Southern Gospel Journal welcomes letters to the editor. We will post the most thoughtful and insightful submissions. Ground rules: Don't attack or belittle groups or fellow posters, or advance heresies rejected by orthodox Christianity. Do keep comments positive, constructive, and on topic.
  1. Excellent commentary.

  2. Great read!! These are 3 of the Godliest men you could hope to meet. What an honor to call Neil Enloe my friend. If I live to be 100, I will never forget standing on the stage for their final time at NQC and singing Statue with the Couriers. Incredible memory!! Love you guy’s, and wish you the best!!

    • That moment at NQC was indeed a special, special moment.

  3. Great words, Daniel. Something all of us could learn to do. Grow where we are planted.

  4. No better example than these men. They did it right!

  5. When Don Baldwin left the group, Phil Enloe did take his place for a little while. They stayed a quartet until Phil left the group. Also you can’t forget Little David Young who played the piano for several years. My love for southern gospel would not be if it wasn’t for growing up in York Pa and seeing the Couriers. What is even more amazing the major concerts they did have at the Penn Farm Show Building and at Hershey. How they got al those major groups there for one night is just unreal. Their was no internet, email or cell phones back than. The Couriers always had the top groups at these concerts. Just unreal.

  6. Daniel, once again you have brought your special kindness to us Couriers. Thank you for your generous remarks. More than anything, I’ll miss the people who have frequented our concerts and the singers in the many other groups who have shared the stage with us over the years. And I’ll always be grateful to our faithful God who ultimately made our lives and ministry possible. The mere fact that He kept us safe on the treacherous highways is truly overwhelming.

    I’m heartened to see the young groups who are now leading the genre and who have hearts for ministry. This music moves people toward Christ and it’s being done very effectively by many of the younger groups.

    Thank you, Daniel, for your ongoing friendship. May the Lord richly bless your every effort to promote His glorious kingdom.

    • Thank you, and you’re welcome! May God bless your efforts to promote His Kingdom – as He certainly has in the past!

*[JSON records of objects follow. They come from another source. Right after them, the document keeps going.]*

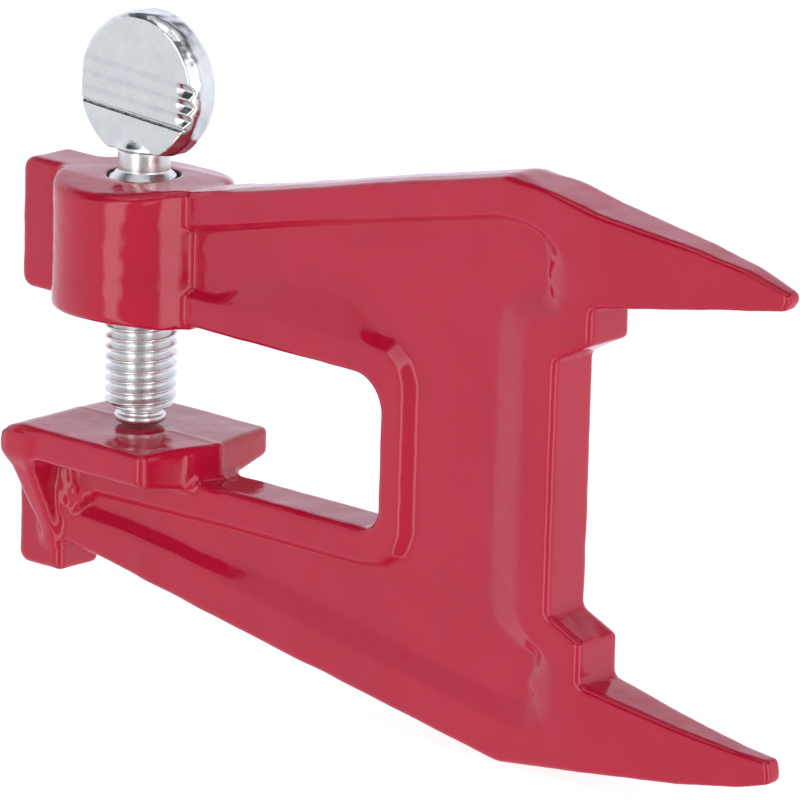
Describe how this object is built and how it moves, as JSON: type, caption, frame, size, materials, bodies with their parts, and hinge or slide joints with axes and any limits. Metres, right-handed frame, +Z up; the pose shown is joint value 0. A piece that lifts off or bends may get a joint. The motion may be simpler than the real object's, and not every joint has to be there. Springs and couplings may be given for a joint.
{
  "type": "stump vise",
  "caption": "Cast C-frame vise for filing a saw chain: two spikes drive into a log, and a thumb screw clamps the guide bar down on a small anvil.",
  "frame": {"origin": "where the clamp screw's axis crosses the level of the anvil plate's long edges, under the screw's tip", "axes": "+Z up along the clamp screw, +X from the screw towards the points of the spikes, Y across the frame's thickness with the parting plane at Y = 0"},
  "size_m": [0.1332, 0.025, 0.0902],
  "materials": {
    "painted_casting": "thick gloss crimson enamel over cast iron",
    "zinc_plated_steel": "bright zinc plate over turned and rolled steel",
    "zinc_plated_head": "bright zinc plate over forged steel, faintly dimpled"
  },
  "bodies": {
    "casting": {"vise_casting": "painted_casting"},
    "screw_point": {"pressure_tip": "zinc_plated_steel"},
    "screw": {"clamp_screw": "zinc_plated_steel", "thumb_head": "zinc_plated_head"}
  },
  "joints": [
    {"name": "tip_travel", "type": "slide", "parent": "casting", "child": "screw_point", "axis": [0, 0, 1], "range_m": [-0.0004, 0.016]},
    {"name": "screw_turn", "type": "hinge", "parent": "screw_point", "child": "screw", "pos_m": [0, 0, 0.02], "axis": [0, 0, 1], "range_deg": [-96, 3840]}
  ],
  "couplings": [
    {"joint": "screw_turn", "follows": "tip_travel", "rad_per_m": 4188.8}
  ]
}
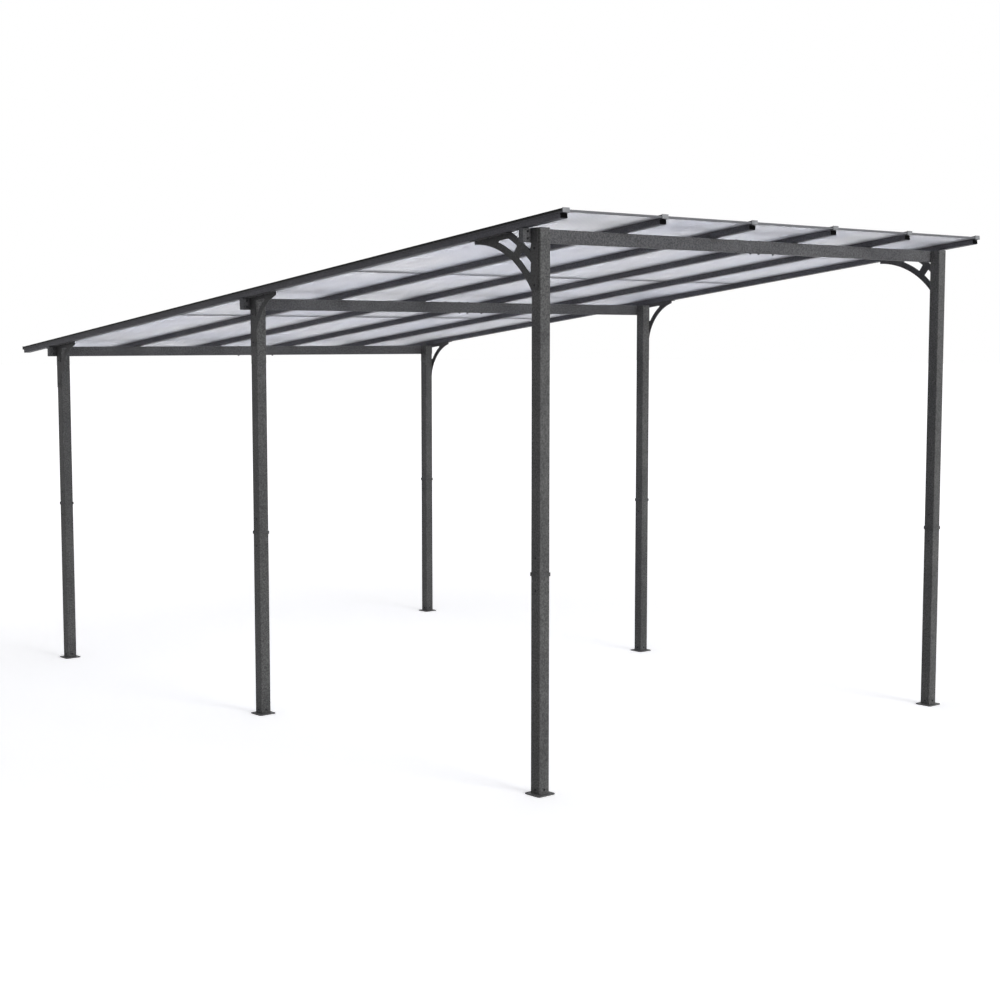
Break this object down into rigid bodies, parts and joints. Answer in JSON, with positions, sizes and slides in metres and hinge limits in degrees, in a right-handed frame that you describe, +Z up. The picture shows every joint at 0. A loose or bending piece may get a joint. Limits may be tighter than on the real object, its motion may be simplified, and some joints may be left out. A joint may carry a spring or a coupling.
{
  "type": "carport",
  "caption": "Free-standing carport: square steel posts with pierced curved gussets, cross beams, sloping rafters and translucent twin-wall roof sheets.",
  "frame": {"origin": "on the ground under the middle of the roof", "axes": "+X to the right across the carport, +Y to the rear down the roof slope, +Z up"},
  "size_m": [3.034, 5.021, 2.5386],
  "materials": {
    "post_steel": "fine textured powder coat, anthracite",
    "plate_steel": "fine textured powder coat, anthracite",
    "collar_steel": "fine textured powder coat, anthracite",
    "gusset_steel": "fine textured powder coat, anthracite",
    "beam_steel": "fine textured powder coat, anthracite",
    "rafter_steel": "fine textured powder coat, anthracite",
    "cleat_steel": "fine textured powder coat, anthracite",
    "tube_cap_steel": "fine textured powder coat, anthracite",
    "cover_aluminium": "powder coated extrusion, dark grey",
    "trim_aluminium": "satin extrusion, mid grey",
    "sheet_polycarbonate": "translucent twin-wall sheet, opal",
    "joiner_plastic": "extruded joiner, grey",
    "capping_plastic": "black extruded strip",
    "end_cap_plastic": "moulded cap, light grey",
    "plug_plastic": "moulded plug, black"
  },
  "bodies": {
    "root": {"front_left_base_plate": "plate_steel", "front_left_lower_post": "post_steel", "front_left_upper_post": "post_steel", "front_left_gusset": "gusset_steel", "front_right_base_plate": "plate_steel", "front_right_lower_post": "post_steel", "front_right_upper_post": "post_steel", "front_right_gusset": "gusset_steel", "front_beam": "beam_steel", "middle_left_base_plate": "plate_steel", "middle_left_lower_post": "post_steel", "middle_left_upper_post": "post_steel", "middle_left_gusset": "gusset_steel", "middle_right_base_plate": "plate_steel", "middle_right_lower_post": "post_steel", "middle_right_upper_post": "post_steel", "middle_right_gusset": "gusset_steel", "middle_beam": "beam_steel", "rear_left_base_plate": "plate_steel", "rear_left_lower_post": "post_steel", "rear_left_upper_post": "post_steel", "rear_left_gusset": "gusset_steel", "rear_right_base_plate": "plate_steel", "rear_right_lower_post": "post_steel", "rear_right_upper_post": "post_steel", "rear_right_gusset": "gusset_steel", "rear_beam": "beam_steel", "rafter_1": "rafter_steel", "rafter_2": "rafter_steel", "rafter_3": "rafter_steel", "rafter_4": "rafter_steel", "rafter_5": "rafter_steel", "rafter_6": "rafter_steel", "front_roof_sheets": "sheet_polycarbonate", "middle_roof_sheets": "sheet_polycarbonate", "rear_roof_sheets": "sheet_polycarbonate", "splice_collars": "collar_steel", "sheet_joiners": "joiner_plastic", "sheet_edge_trims": "trim_aluminium", "rafter_covers": "cover_aluminium", "cover_cappings": "capping_plastic", "cover_end_caps": "end_cap_plastic", "rafter_plugs": "plug_plastic", "tube_caps": "tube_cap_steel", "rafter_cleats": "cleat_steel"}
  },
  "joints": []
}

  7. When my brother Alan and I started singing SGM in eastern PA as teenagers, the Couriers were our heroes. They wrote backliners for our first 2 albums. They allowed us to win the duet division of their huge talent show, at the Harrisburg Farm Show Arena. We got to open for them several times. They drove their bus to our home, and our parents had a cookout for them on a hot summer day, and they swam in our pool- then, in the evening, we got a private concert in the downstairs family room. No better men have ever graced a stage. Consistent, friendly, Godly men, who represented their Savior as well or better, than any we’ve ever known. They are legends, yet humble and unassuming. A few years ago, Duane MC’d a sing in the town where I live, and I was there to open. What a thrill, to sit at my Roland, and sing a duet with Duane…”What A Friend We Have In Jesus.” There will NEVER be another group like the Couriers. They deserve every accolade they receive, but their best “Well Done” is yet to come.